By Eric Ace 02.04.2020
What seems like an ever-growing genre is the so-called 'Rogue-like' where maps are randomly generated, dying has major consequences, and the difficulty is often higher than other games. Deep Sky Derelicts merges a few genres into the Rogue-like, with sci-fi trapping of a story, a collectable card game format, and a statistics system that feels like it was lifted straight out of Dungeons and Dragons. Taking a small team of three, the player must search through a multitude of ships while they try to find the mothership.
Told in a retro comic book style, Deep Sky Derelicts has an aesthetic that is fairly cool, but will likely be polarizing. Set in some unknown future, the player commands a small team that must slowly travel through various ships, finding enemies and treasures as they advance the story to try to find a mothership's location. Between explorations, players manage money, skills, and equipment for their team.
From the beginning, there is a LOT going on in this game. From a depth point of view this is a positive, but far too often there is just way, way too much going on with almost non-existent tutorials or references. There are several classes to pick from which all have different skills, can equip different weapons, and utilize different cards/equipment. Initially it is overwhelming, but perhaps in a good way with all the options presented. It does not take long in the game to realize most of these options are useless however.
The reason why is the general flow of the game. Players have a home base, where they can recharge energy, get gear, missions and head out. At the various 'dungeons', which are represented by a top-down map, they explore one tile at a time trying to find their way to relevant locations to fight or advance quests. Energy levels constantly deplete and force players to make multiple trips back to recharge before they can press on in a new direction on the ship. The exploration element was actually one of the more fun elements in the game, though it is incredibly simplistic. Part of the problem is some easily acquired upgrades practically destroy any difficulty or sense of exploration with this part of the game such as scanners which reveal substantial portions of the map.
Through there is a huge amount of writing in this game, it is a little disconcerting how utterly meaningless it all is. There is very little story told, zero atmosphere set up in dialogue, and even talking to characters the stories are odd and lack any impact. For example one quest involved loading a woman into a cannon to shoot her at another ship, or another was about a guy who wanted to merge with a machine. They either come off as odd, like the first one, or have potential depth like the second but gets about 5 lines of dialogue as some computer says 'he merged with me' and no further details, discussion, or anything about what happens or what it means. For an RPG, especially a sci-fi one like this, lacking any serious story or reason to care about anything is a major detractor from the game.
Fights are one of the other major areas of the game. The system is unique, but unfortunately fatally flawed. It is a turn based card game, where each character has various attack cards based on their class and their equipment. A leader class will have boosting cards, a sniper will have rifle attack cards, and a melee class will have powerful melee cards. From each characters 'deck' they will draw a few cards and the player will pick which card to attack with.

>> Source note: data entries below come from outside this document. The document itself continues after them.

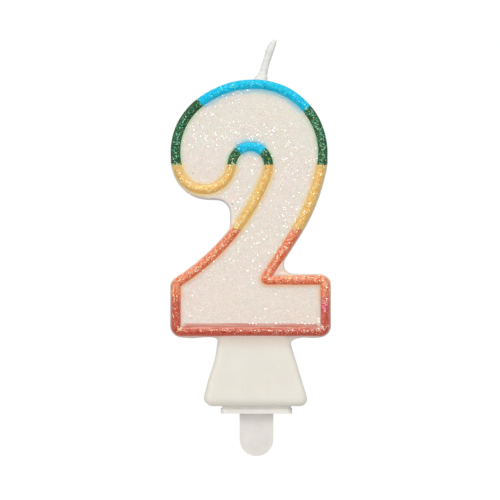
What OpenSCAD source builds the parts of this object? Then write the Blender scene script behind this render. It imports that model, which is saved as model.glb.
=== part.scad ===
// Number birthday candle: a cast wax numeral 2 with a raised glitter bead round its
// outline, a wick, and a foot that holds a flat pick which slides down into the cake.
// Origin: the middle of the flange's underside, which rests on the cake. +Z is up and
// the decorated face looks along -Y.

/* [Numeral] */
// Across position of the left wall's bead
wall_left_x = -21.6; // [-22:0.1:-21]
// Across position of the right wall's bead
wall_right_x = 18.4; // [18:0.1:20]
// Height of the base rail's bead above the cake
rail_z = 22.2; // [22:0.1:23]
// Height of the shelf's bead above the cake
shelf_z = 35.9; // [35:0.1:37]
// Straight length of the left wall's bead
left_wall = 10.4; // [10:0.1:11]
// Bend radius of the bead at the corners of the base
corner_r = 1.4; // [1.4:0.1:2]
// Bend radius of the bead at the tip of the notch
notch_r = 0.4; // [0.3:0.1:0.6]
// Radius of the long sweep up the neck
neck_r = 60; // [59:0.5:61]
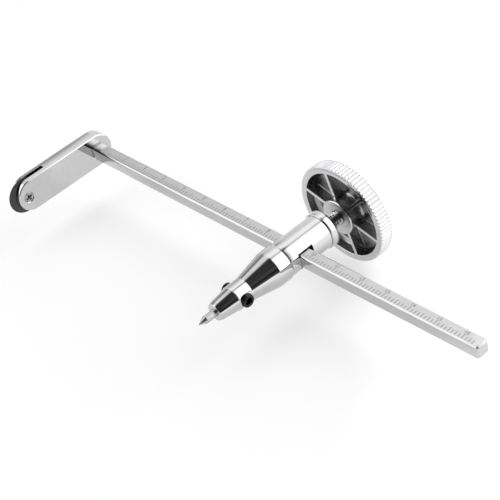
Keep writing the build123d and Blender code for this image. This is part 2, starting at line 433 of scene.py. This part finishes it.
def metal(name, colour, roughness, marks, depth, mark_size=0.12, aniso=0.0, tangent=None):
    """Metal with tool marks in its bump and roughness, and a wide haze of handling.
    depth is the depth of the marks and mark_size their width, in millimetres."""
    material = bpy.data.materials.new(name)
    material.use_nodes = True
    tree = material.node_tree
    shader = tree.nodes["Principled BSDF"]
    shader.inputs["Metallic"].default_value = 1.0
    shader.inputs["Anisotropic"].default_value = aniso
    links = tree.links

    tool = add(tree, "ShaderNodeTexNoise", {
        "Scale": 1 / (mark_size * MM), "Detail": 4.0, "Roughness": 0.6})
    links.new(marks(tree), tool.inputs["Vector"])
    wide = add(tree, "ShaderNodeTexNoise", {"Scale": 160.0, "Detail": 5.0, "Roughness": 0.65})
    links.new(even(tree), wide.inputs["Vector"])

    haze = 0.25
    both = add(tree, "ShaderNodeMix", {"Factor": 0.5}, data_type="FLOAT")
    links.new(tool.outputs["Fac"], both.inputs["A"])
    links.new(wide.outputs["Fac"], both.inputs["B"])
    spread = add(tree, "ShaderNodeMapRange", {
        "From Min": 0.3, "From Max": 0.7,
        "To Min": roughness * (1 - haze), "To Max": roughness * (1 + haze)})
    links.new(both.outputs["Result"], spread.inputs["Value"])
    links.new(spread.outputs["Result"], shader.inputs["Roughness"])

    tone = add(tree, "ShaderNodeValToRGB")
    tone.color_ramp.elements[0].position = 0.3
    tone.color_ramp.elements[0].color = (*[0.93 * value for value in colour], 1)
    tone.color_ramp.elements[1].position = 0.7
    tone.color_ramp.elements[1].color = (*colour, 1)
    links.new(wide.outputs["Fac"], tone.inputs["Fac"])
    links.new(tone.outputs["Color"], shader.inputs["Base Color"])

    bump = add(tree, "ShaderNodeBump", {"Strength": 1.0, "Distance": depth * MM})
    links.new(tool.outputs["Fac"], bump.inputs["Height"])
    links.new(bump.outputs["Normal"], shader.inputs["Normal"])

    if tangent:
        around = add(tree, "ShaderNodeTangent", direction_type="RADIAL", axis=tangent)
        links.new(around.outputs["Tangent"], shader.inputs["Tangent"])
    return material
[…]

The idea is actually fairly cool and really could have been expanded on. The flaw comes from the way it interacts with equipment. Each piece of gear (and each sub-gear you can equip with these) comes with its own set of cards. Most of these are not very good. As a result they jam up your deck with useless moves, so the natural conclusion is to not equip them. This then destroys the gameplay loop of looting and grinding, as all this gear that is found largely cannot be used without actually making the character worse.
Along with this, it was clear the developers put a lot of thought into the game, but in this case it went so far overboard as to be tough to recommend. There are far too many stats to truthfully pay attention to, and they are often hidden behind oddly designed GUI choices. For example a typical equipment might offer things like 'Medical +10, critical chance +5, deadly+2', ok, so we can click on 'medical' and see that this boosts several other things, but nowhere does is show what exactly 'critical chance' does, or what the character's current stat for this is. This problem continues with a plethora of various terms that the equipment can have on it, a vast majority cannot be clicked on or explained.
This is a game that is an example of misappropriating resources as far as its development went. The exploration was the best part of the game, and lacks any real depth to it. Whereas the fighting is rather dry (only a few strategies and cards are any good), and the stats are simply far too convoluted to be of much interest. Things are just too hard to do for what should be simple, such as equipping characters or seeing what something actually does. From the thousands of items which all visually look nearly identical, to unreferenced stats, it is tough to recommend this as it currently is.
Great ideas and some outright fun is far too often marred by technical glitches, a maddening GUI, and simply overwhelming amounts of numbers and terms with very little information as to what any of it does. The originality of the game is cool but there are too many ideas were packed in without actually making sure they all work together coherently.